You could keep turning that investment over again and again and again to keep compounding for high returns in your Roth IRA. 

Granted, those investments were partially financed with loans, which means your SDIRA custodian has to calculate UBIT. That’s not the end of the world, but not everyone wants that extra wrinkle.

Consider another example: We also partnered with a house-flipping company that does 70-90 flips each year. They fund flips entirely with cash: theirs and their partners’. Our partnership with them will flip as many houses as they can in an 18-month window, then close out the investment. It doesn’t require any UBIT calculations because no portion of the properties were financed

Again, you could keep rotating those investments over and over in your Roth IRA, compounding quickly and tax-free. 

7. Real Estate Equity Funds (Held in a Roth SDIRA)

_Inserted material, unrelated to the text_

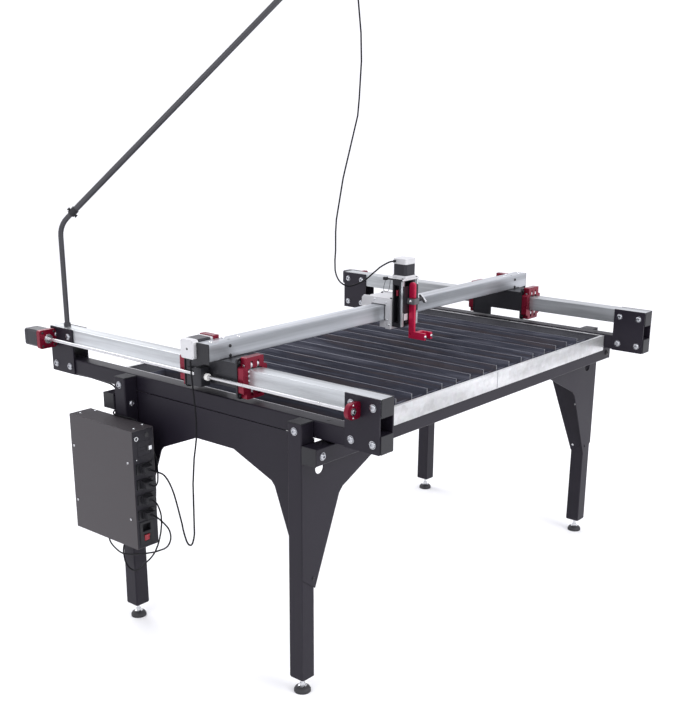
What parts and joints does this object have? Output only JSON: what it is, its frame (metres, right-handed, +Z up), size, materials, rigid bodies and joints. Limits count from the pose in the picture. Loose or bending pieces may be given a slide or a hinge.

Finally, you can invest in private equity real estate funds through your Roth self-directed IRA. 

Some investors I know used a Roth SDIRA to invest in a land-flipping fund last year. The fund consistently earns 30%-35% net returns and pays its investors a flat 16% annualized distribution (paid quarterly). 

Again, distributions are normally taxed at the regular income tax rate. But not if you invest through a Roth IRA. In that case, they simply grow your Roth IRA balance during your working years, and you can keep reinvesting the earnings. When you retire, you can start tapping all that income tax-free. 

As a final thought, you just don’t need as much money saved for retirement if you hold your investments in Roth accounts. When the government doesn’t pull 22%-37% out of your withdrawals, it doesn’t take as much money to generate the income you need. 

Get creative to invest in real estate for tax-free income in retirement. You can get away with a smaller nest egg—especially if you earn strong returns on your real estate investments.